- [Short exercise]: Print the data exactly as it is given, please.

- [Data segment]:
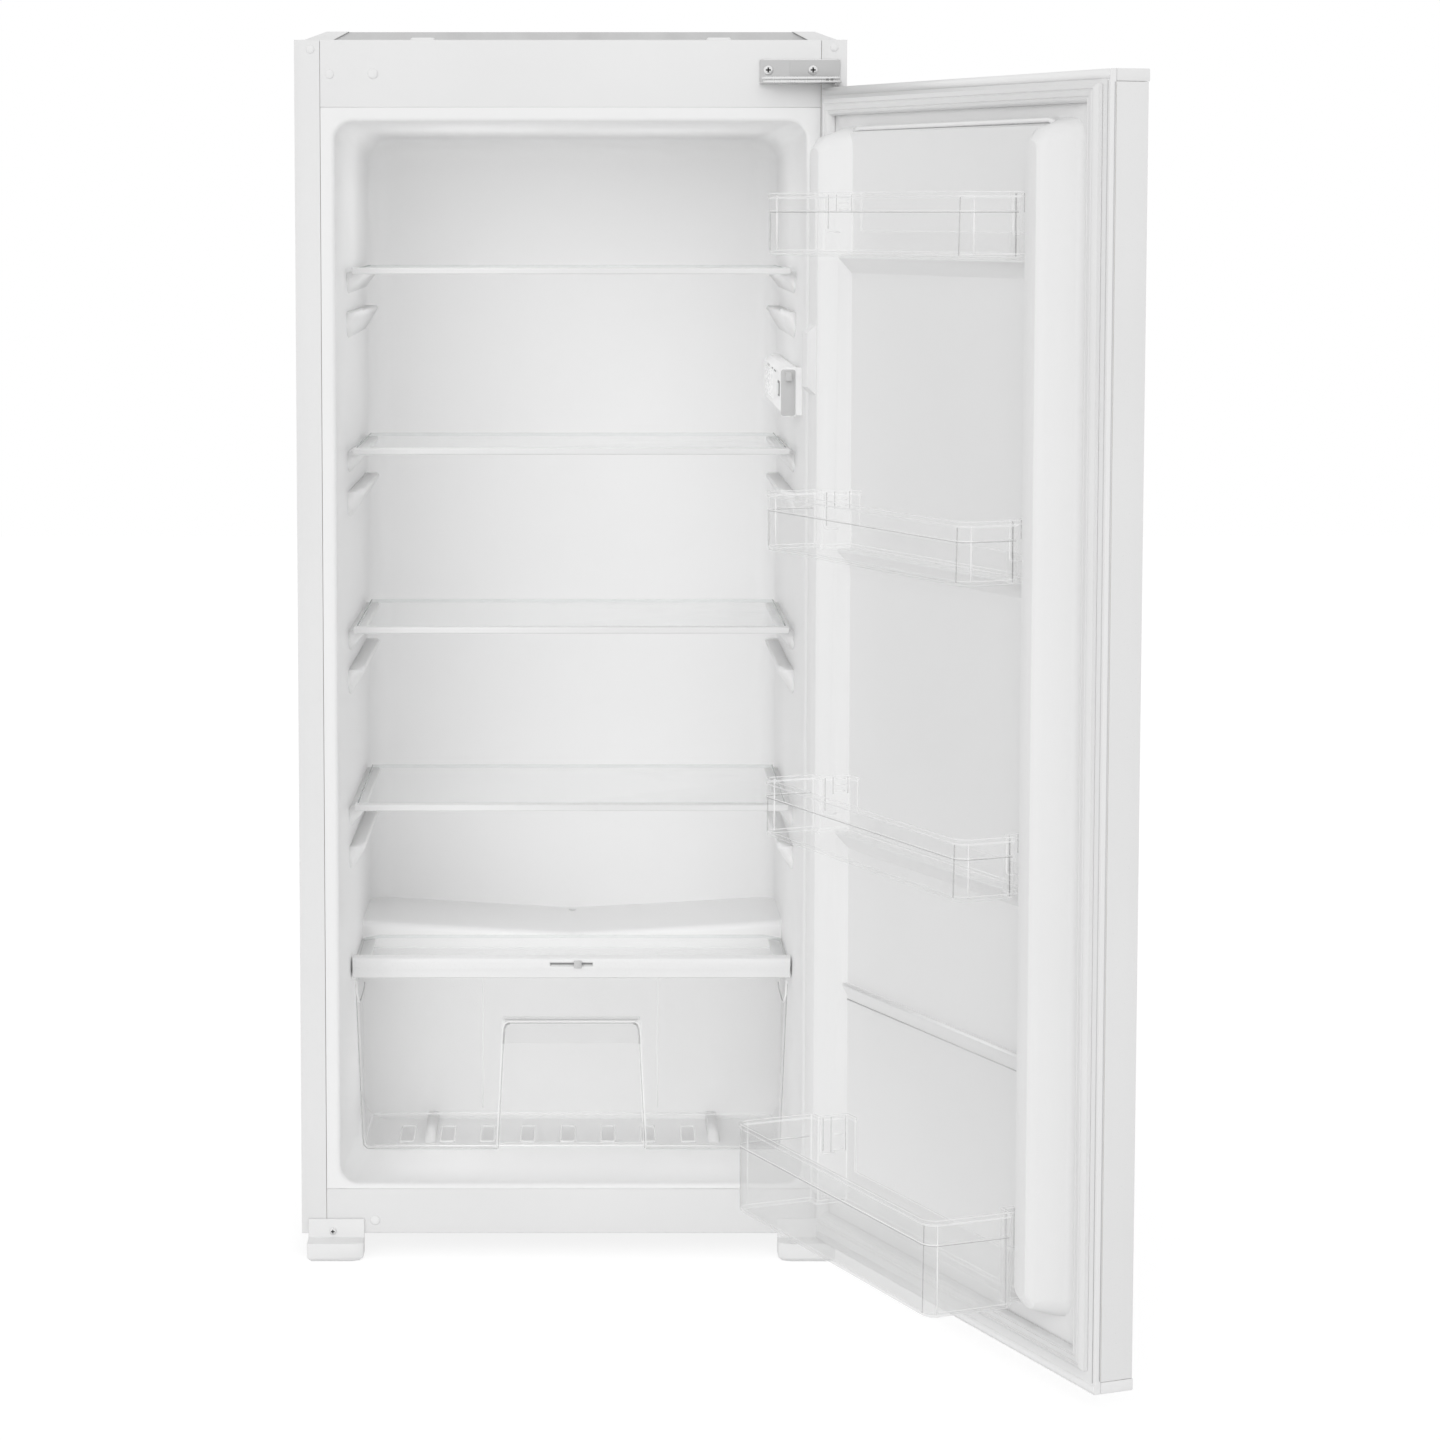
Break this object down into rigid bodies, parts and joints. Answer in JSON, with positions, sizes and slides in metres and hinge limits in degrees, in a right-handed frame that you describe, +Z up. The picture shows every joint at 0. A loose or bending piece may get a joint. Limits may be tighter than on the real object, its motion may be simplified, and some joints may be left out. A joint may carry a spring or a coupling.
{
  "type": "built-in refrigerator",
  "caption": "Tall built-in larder refrigerator with a right-hinged door, glass shelves, a clear crisper drawer under a glass cover, and clear racks in the door.",
  "frame": {"origin": "centre of the underside of the cabinet's base panel, with the feet reaching below it", "axes": "+Z up, -Y out of the cabinet's front, +X towards the side with the door's hinge"},
  "size_m": [0.7619, 1.0489, 1.2199],
  "materials": {
    "side_panel_left": "satin",
    "side_panel_right": "satin",
    "top_rail": "matte",
    "bottom_rail": "matte",
    "top_panel": "matte",
    "base_panel": "matte",
    "back_panel": "satin",
    "compartment_wall": "satin",
    "inner_liner": "satin",
    "cabinet_foam": "matte",
    "evaporator_plate": "satin",
    "drain_tube": "matte",
    "hinge_bracket_top": "satin",
    "hinge_bracket_bottom": "satin",
    "foot_bracket_left": "matte",
    "rear_foot_left": "matte",
    "rear_foot_right": "matte",
    "thermostat_housing": "matte",
    "lamp_cover": "gloss",
    "lamp": "gloss",
    "compressor_tray": "satin",
    "compressor": "satin",
    "compressor_mount_1": "matte",
    "compressor_mount_2": "matte",
    "compressor_mount_3": "matte",
    "compressor_mount_4": "matte",
    "start_relay": "matte",
    "drain_pan": "matte",
    "condenser_tube": "satin",
    "condenser_wires": "satin",
    "condenser_bracket_left": "matte",
    "condenser_bracket_right": "matte",
    "filter_drier": "satin",
    "discharge_pipe": "satin",
    "suction_pipe": "satin",
    "capillary_tube": "satin",
    "door_skin": "satin",
    "door_foam": "matte",
    "door_cap_top": "matte",
    "door_cap_bottom": "matte",
    "door_liner": "satin",
    "door_gasket": "matte",
    "shelf_1_glass": "gloss",
    "shelf_1_trim": "satin",
    "shelf_2_glass": "gloss",
    "shelf_2_trim": "satin",
    "shelf_3_glass": "gloss",
    "shelf_3_trim": "satin",
    "shelf_4_glass": "gloss",
    "shelf_4_trim": "satin",
    "crisper_cover_glass": "gloss",
    "crisper_cover_trim": "satin",
    "humidity_slider": "satin",
    "crisper_drawer": "gloss",
    "door_rack_1": "gloss",
    "door_rack_2": "gloss",
    "door_rack_3": "gloss",
    "door_rack_4": "gloss",
    "thermostat_dial": "satin",
    "switch_plunger": "satin"
  },
  "bodies": {
    "cabinet": {"side_panel_left": "side_panel_left", "side_panel_right": "side_panel_right", "top_rail": "top_rail", "bottom_rail": "bottom_rail", "top_panel": "top_panel", "base_panel": "base_panel", "back_panel": "back_panel", "compartment_wall": "compartment_wall", "inner_liner": "inner_liner", "cabinet_foam": "cabinet_foam", "evaporator_plate": "evaporator_plate", "drain_tube": "drain_tube", "hinge_bracket_top": "hinge_bracket_top", "hinge_bracket_bottom": "hinge_bracket_bottom", "foot_bracket_left": "foot_bracket_left", "rear_foot_left": "rear_foot_left", "rear_foot_right": "rear_foot_right", "thermostat_housing": "thermostat_housing", "lamp_cover": "lamp_cover", "lamp": "lamp", "compressor_tray": "compressor_tray", "compressor": "compressor", "compressor_mount_1": "compressor_mount_1", "compressor_mount_2": "compressor_mount_2", "compressor_mount_3": "compressor_mount_3", "compressor_mount_4": "compressor_mount_4", "start_relay": "start_relay", "drain_pan": "drain_pan", "condenser_tube": "condenser_tube", "condenser_wires": "condenser_wires", "condenser_bracket_left": "condenser_bracket_left", "condenser_bracket_right": "condenser_bracket_right", "filter_drier": "filter_drier", "discharge_pipe": "discharge_pipe", "suction_pipe": "suction_pipe", "capillary_tube": "capillary_tube"},
    "door": {"door_skin": "door_skin", "door_foam": "door_foam", "door_cap_top": "door_cap_top", "door_cap_bottom": "door_cap_bottom", "door_liner": "door_liner", "door_gasket": "door_gasket"},
    "shelf_1": {"shelf_1_glass": "shelf_1_glass", "shelf_1_trim": "shelf_1_trim"},
    "shelf_2": {"shelf_2_glass": "shelf_2_glass", "shelf_2_trim": "shelf_2_trim"},
    "shelf_3": {"shelf_3_glass": "shelf_3_glass", "shelf_3_trim": "shelf_3_trim"},
    "shelf_4": {"shelf_4_glass": "shelf_4_glass", "shelf_4_trim": "shelf_4_trim"},
    "crisper_cover": {"crisper_cover_glass": "crisper_cover_glass", "crisper_cover_trim": "crisper_cover_trim"},
    "humidity_slider": {"humidity_slider": "humidity_slider"},
    "crisper_drawer": {"crisper_drawer": "crisper_drawer"},
    "rack_1": {"door_rack_1": "door_rack_1"},
    "rack_2": {"door_rack_2": "door_rack_2"},
    "rack_3": {"door_rack_3": "door_rack_3"},
    "rack_4": {"door_rack_4": "door_rack_4"},
    "thermostat_dial": {"thermostat_dial": "thermostat_dial"},
    "switch_plunger": {"switch_plunger": "switch_plunger"}
  },
  "joints": [
    {"name": "door_hinge", "type": "hinge", "parent": "cabinet", "child": "door", "pos_m": [0.259, -0.288, 0.57], "axis": [0, 0, 1], "range_deg": [-113, 3]},
    {"name": "shelf_slide_1", "type": "slide", "parent": "cabinet", "child": "shelf_1", "axis": [0, -1, 0], "range_m": [0, 0.28]},
    {"name": "shelf_slide_2", "type": "slide", "parent": "cabinet", "child": "shelf_2", "axis": [0, -1, 0], "range_m": [0, 0.28]},
    {"name": "shelf_slide_3", "type": "slide", "parent": "cabinet", "child": "shelf_3", "axis": [0, -1, 0], "range_m": [0, 0.28]},
    {"name": "shelf_slide_4", "type": "slide", "parent": "cabinet", "child": "shelf_4", "axis": [0, -1, 0], "range_m": [0, 0.28]},
    {"name": "cover_slide", "type": "slide", "parent": "cabinet", "child": "crisper_cover", "axis": [0, -1, 0], "range_m": [0, 0.2]},
    {"name": "humidity_slide", "type": "slide", "parent": "crisper_cover", "child": "humidity_slider", "axis": [1, 0, 0], "range_m": [-0.022, 0.012]},
    {"name": "drawer_slide", "type": "slide", "parent": "cabinet", "child": "crisper_drawer", "axis": [0, -1, 0], "range_m": [0, 0.2]},
    {"name": "rack_lift_1", "type": "slide", "parent": "door", "child": "rack_1", "axis": [0, 0, 1], "range_m": [0, 0.015]},
    {"name": "rack_lift_2", "type": "slide", "parent": "door", "child": "rack_2", "axis": [0, 0, 1], "range_m": [0, 0.015]},
    {"name": "rack_lift_3", "type": "slide", "parent": "door", "child": "rack_3", "axis": [0, 0, 1], "range_m": [0, 0.015]},
    {"name": "rack_lift_4", "type": "slide", "parent": "door", "child": "rack_4", "axis": [0, 0, 1], "range_m": [0, 0.015]},
    {"name": "dial_turn", "type": "hinge", "parent": "cabinet", "child": "thermostat_dial", "pos_m": [0.215, -0.1945, 0.8445], "axis": [0, 0, 1], "range_deg": [0, 270]},
    {"name": "switch_press", "type": "slide", "parent": "cabinet", "child": "switch_plunger", "axis": [0, 1, 0], "range_m": [0, 0.005], "stiffness_N_per_m": 100, "springref_m": -0.003}
  ]
}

- [Answer to the problem]:
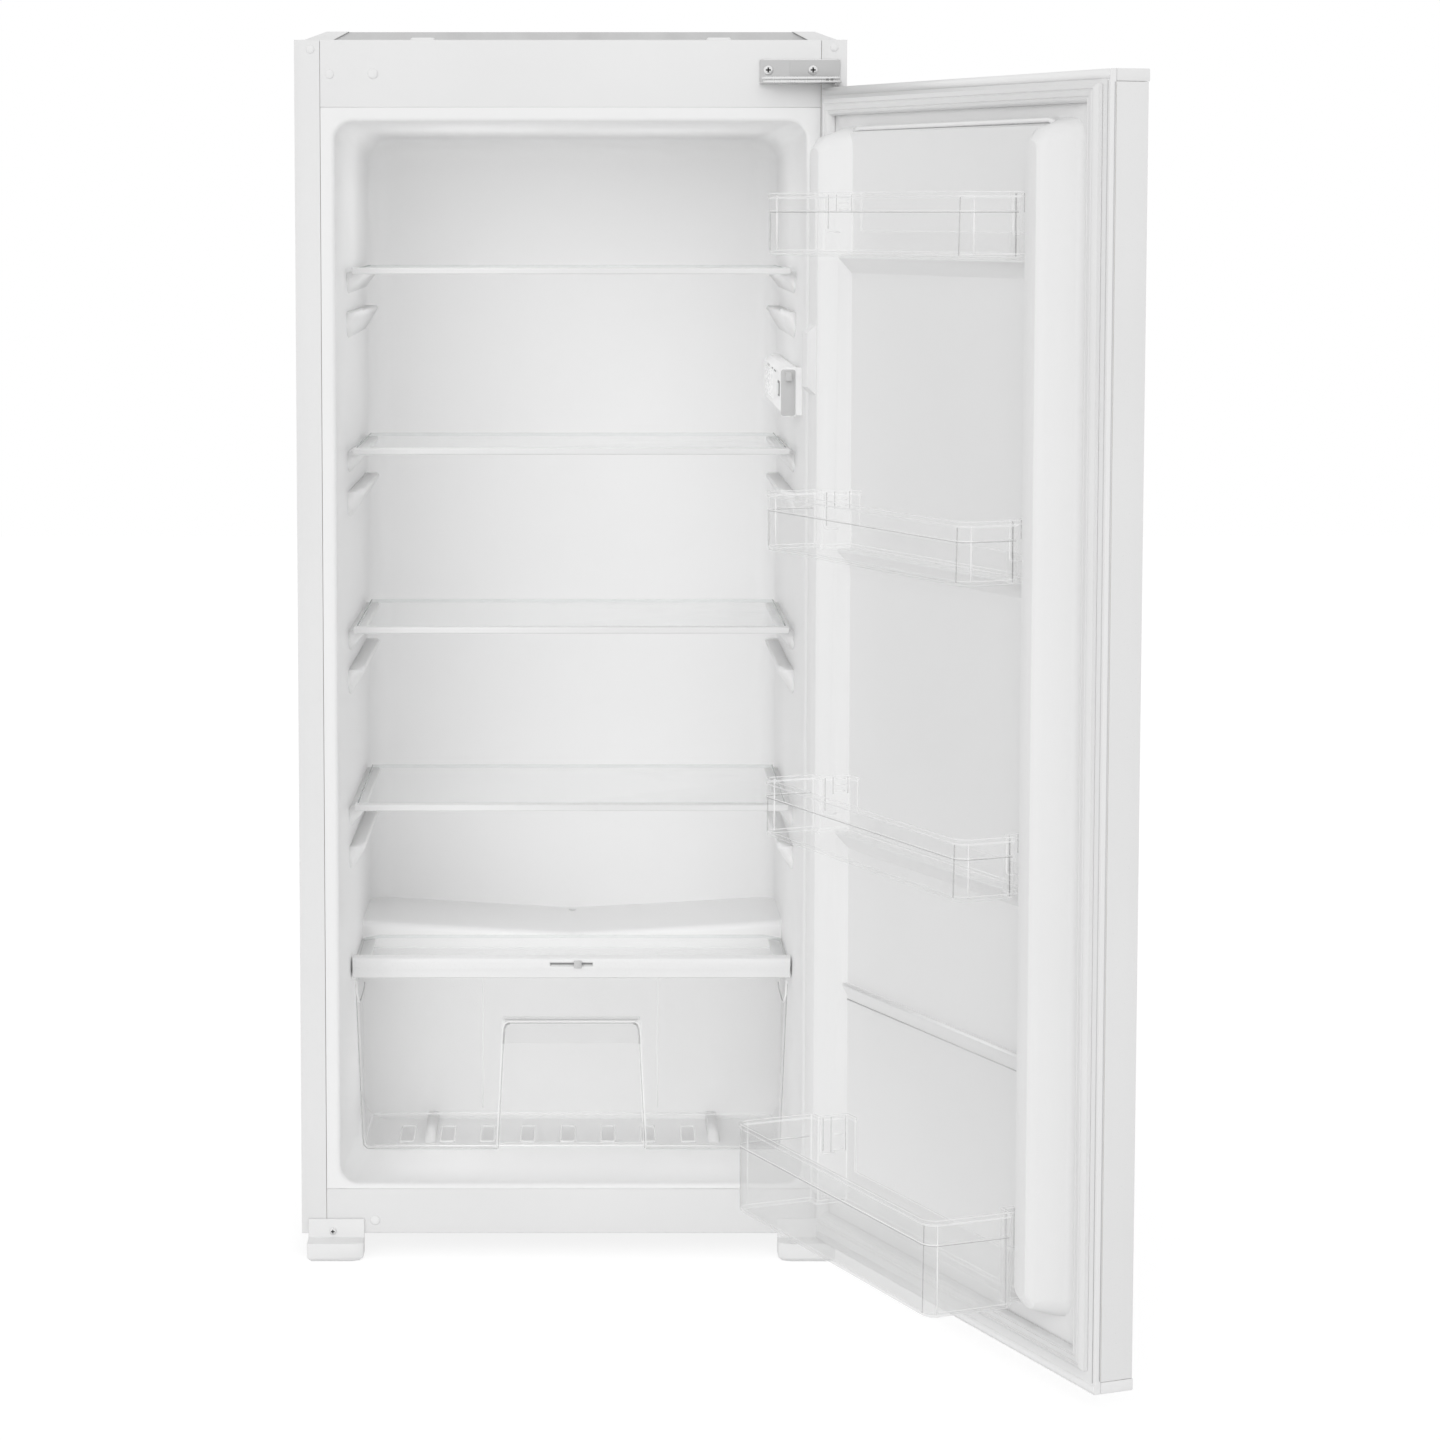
Break this object down into rigid bodies, parts and joints. Answer in JSON, with positions, sizes and slides in metres and hinge limits in degrees, in a right-handed frame that you describe, +Z up. The picture shows every joint at 0. A loose or bending piece may get a joint. Limits may be tighter than on the real object, its motion may be simplified, and some joints may be left out. A joint may carry a spring or a coupling.
{
  "type": "built-in refrigerator",
  "caption": "Tall built-in larder refrigerator with a right-hinged door, glass shelves, a clear crisper drawer under a glass cover, and clear racks in the door.",
  "frame": {"origin": "centre of the underside of the cabinet's base panel, with the feet reaching below it", "axes": "+Z up, -Y out of the cabinet's front, +X towards the side with the door's hinge"},
  "size_m": [0.7619, 1.0489, 1.2199],
  "materials": {
    "side_panel_left": "satin",
    "side_panel_right": "satin",
    "top_rail": "matte",
    "bottom_rail": "matte",
    "top_panel": "matte",
    "base_panel": "matte",
    "back_panel": "satin",
    "compartment_wall": "satin",
    "inner_liner": "satin",
    "cabinet_foam": "matte",
    "evaporator_plate": "satin",
    "drain_tube": "matte",
    "hinge_bracket_top": "satin",
    "hinge_bracket_bottom": "satin",
    "foot_bracket_left": "matte",
    "rear_foot_left": "matte",
    "rear_foot_right": "matte",
    "thermostat_housing": "matte",
    "lamp_cover": "gloss",
    "lamp": "gloss",
    "compressor_tray": "satin",
    "compressor": "satin",
    "compressor_mount_1": "matte",
    "compressor_mount_2": "matte",
    "compressor_mount_3": "matte",
    "compressor_mount_4": "matte",
    "start_relay": "matte",
    "drain_pan": "matte",
    "condenser_tube": "satin",
    "condenser_wires": "satin",
    "condenser_bracket_left": "matte",
    "condenser_bracket_right": "matte",
    "filter_drier": "satin",
    "discharge_pipe": "satin",
    "suction_pipe": "satin",
    "capillary_tube": "satin",
    "door_skin": "satin",
    "door_foam": "matte",
    "door_cap_top": "matte",
    "door_cap_bottom": "matte",
    "door_liner": "satin",
    "door_gasket": "matte",
    "shelf_1_glass": "gloss",
    "shelf_1_trim": "satin",
    "shelf_2_glass": "gloss",
    "shelf_2_trim": "satin",
    "shelf_3_glass": "gloss",
    "shelf_3_trim": "satin",
    "shelf_4_glass": "gloss",
    "shelf_4_trim": "satin",
    "crisper_cover_glass": "gloss",
    "crisper_cover_trim": "satin",
    "humidity_slider": "satin",
    "crisper_drawer": "gloss",
    "door_rack_1": "gloss",
    "door_rack_2": "gloss",
    "door_rack_3": "gloss",
    "door_rack_4": "gloss",
    "thermostat_dial": "satin",
    "switch_plunger": "satin"
  },
  "bodies": {
    "cabinet": {"side_panel_left": "side_panel_left", "side_panel_right": "side_panel_right", "top_rail": "top_rail", "bottom_rail": "bottom_rail", "top_panel": "top_panel", "base_panel": "base_panel", "back_panel": "back_panel", "compartment_wall": "compartment_wall", "inner_liner": "inner_liner", "cabinet_foam": "cabinet_foam", "evaporator_plate": "evaporator_plate", "drain_tube": "drain_tube", "hinge_bracket_top": "hinge_bracket_top", "hinge_bracket_bottom": "hinge_bracket_bottom", "foot_bracket_left": "foot_bracket_left", "rear_foot_left": "rear_foot_left", "rear_foot_right": "rear_foot_right", "thermostat_housing": "thermostat_housing", "lamp_cover": "lamp_cover", "lamp": "lamp", "compressor_tray": "compressor_tray", "compressor": "compressor", "compressor_mount_1": "compressor_mount_1", "compressor_mount_2": "compressor_mount_2", "compressor_mount_3": "compressor_mount_3", "compressor_mount_4": "compressor_mount_4", "start_relay": "start_relay", "drain_pan": "drain_pan", "condenser_tube": "condenser_tube", "condenser_wires": "condenser_wires", "condenser_bracket_left": "condenser_bracket_left", "condenser_bracket_right": "condenser_bracket_right", "filter_drier": "filter_drier", "discharge_pipe": "discharge_pipe", "suction_pipe": "suction_pipe", "capillary_tube": "capillary_tube"},
    "door": {"door_skin": "door_skin", "door_foam": "door_foam", "door_cap_top": "door_cap_top", "door_cap_bottom": "door_cap_bottom", "door_liner": "door_liner", "door_gasket": "door_gasket"},
    "shelf_1": {"shelf_1_glass": "shelf_1_glass", "shelf_1_trim": "shelf_1_trim"},
    "shelf_2": {"shelf_2_glass": "shelf_2_glass", "shelf_2_trim": "shelf_2_trim"},
    "shelf_3": {"shelf_3_glass": "shelf_3_glass", "shelf_3_trim": "shelf_3_trim"},
    "shelf_4": {"shelf_4_glass": "shelf_4_glass", "shelf_4_trim": "shelf_4_trim"},
    "crisper_cover": {"crisper_cover_glass": "crisper_cover_glass", "crisper_cover_trim": "crisper_cover_trim"},
    "humidity_slider": {"humidity_slider": "humidity_slider"},
    "crisper_drawer": {"crisper_drawer": "crisper_drawer"},
    "rack_1": {"door_rack_1": "door_rack_1"},
    "rack_2": {"door_rack_2": "door_rack_2"},
    "rack_3": {"door_rack_3": "door_rack_3"},
    "rack_4": {"door_rack_4": "door_rack_4"},
    "thermostat_dial": {"thermostat_dial": "thermostat_dial"},
    "switch_plunger": {"switch_plunger": "switch_plunger"}
  },
  "joints": [
    {"name": "door_hinge", "type": "hinge", "parent": "cabinet", "child": "door", "pos_m": [0.259, -0.288, 0.57], "axis": [0, 0, 1], "range_deg": [-113, 3]},
    {"name": "shelf_slide_1", "type": "slide", "parent": "cabinet", "child": "shelf_1", "axis": [0, -1, 0], "range_m": [0, 0.28]},
    {"name": "shelf_slide_2", "type": "slide", "parent": "cabinet", "child": "shelf_2", "axis": [0, -1, 0], "range_m": [0, 0.28]},
    {"name": "shelf_slide_3", "type": "slide", "parent": "cabinet", "child": "shelf_3", "axis": [0, -1, 0], "range_m": [0, 0.28]},
    {"name": "shelf_slide_4", "type": "slide", "parent": "cabinet", "child": "shelf_4", "axis": [0, -1, 0], "range_m": [0, 0.28]},
    {"name": "cover_slide", "type": "slide", "parent": "cabinet", "child": "crisper_cover", "axis": [0, -1, 0], "range_m": [0, 0.2]},
    {"name": "humidity_slide", "type": "slide", "parent": "crisper_cover", "child": "humidity_slider", "axis": [1, 0, 0], "range_m": [-0.022, 0.012]},
    {"name": "drawer_slide", "type": "slide", "parent": "cabinet", "child": "crisper_drawer", "axis": [0, -1, 0], "range_m": [0, 0.2]},
    {"name": "rack_lift_1", "type": "slide", "parent": "door", "child": "rack_1", "axis": [0, 0, 1], "range_m": [0, 0.015]},
    {"name": "rack_lift_2", "type": "slide", "parent": "door", "child": "rack_2", "axis": [0, 0, 1], "range_m": [0, 0.015]},
    {"name": "rack_lift_3", "type": "slide", "parent": "door", "child": "rack_3", "axis": [0, 0, 1], "range_m": [0, 0.015]},
    {"name": "rack_lift_4", "type": "slide", "parent": "door", "child": "rack_4", "axis": [0, 0, 1], "range_m": [0, 0.015]},
    {"name": "dial_turn", "type": "hinge", "parent": "cabinet", "child": "thermostat_dial", "pos_m": [0.215, -0.1945, 0.8445], "axis": [0, 0, 1], "range_deg": [0, 270]},
    {"name": "switch_press", "type": "slide", "parent": "cabinet", "child": "switch_plunger", "axis": [0, 1, 0], "range_m": [0, 0.005], "stiffness_N_per_m": 100, "springref_m": -0.003}
  ]
}